The ALP has also been able to contain the swing against it in some of its marginals, if what I’m hearing is right. Particularly in regional Queensland and on Brisbane’s northern outskirts, a formidable marginal seat campaign is under way, aided by the quality of many of the members elected in the Kevin07 surge. My best guess is that, at the moment, Labor is looking at losing more like 4-5 seats rather than 8-10 seats.
Kevin Rudd’s words won’t hurt Labor’s chances. Far from it. But it’s about more than hurt feelings.
The ALP still has to demonstrate to Queenslanders that it’s capable of transcending the sound bite politics of a state administration. It’s doing a good job of addressing parish pump issues, in a campaign that feels very much like Fred Daly’s picture of concurrent local by-elections.
As I wrote in 2007, one of Rudd’s big virtues was that he was able to appeal to cosmopolitan Queenslanders sick of being dismissed as country cousins and to the still very real state parochialism that suffuses the place.
If he can now revive some of that spirit, and infuse Julia Gillard’s campaign with it, there will be an electoral dividend in Queensland.
Dr Mark Bahnisch is a sociologist and a life-long Brisbane resident. He founded leading public affairs blog Larvatus Prodeo.
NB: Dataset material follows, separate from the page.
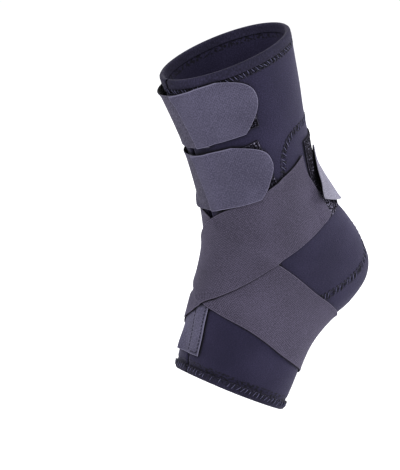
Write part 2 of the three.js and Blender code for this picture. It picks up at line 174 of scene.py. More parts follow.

Dr Mark you put it very well. I particularly had a wry smile when I read….”Contrary to what the Niki Savvas and Janet Albrechtsens of this world might have us believe, Rudd’s not the sort of bloke to let himself be consumed by bitterness and regret. He’s no Mark Latham.” After hearing the complete interview last night, I must confess to a swelling of admiration for him and personal guilt at my initial reaction to KR’s dismissal. I now eat humble pie, he is bigger than me as a person. Labor should be grateful to him for not being a Mark Latham. Onwards towards the 21st Kevin 2010 out of 10.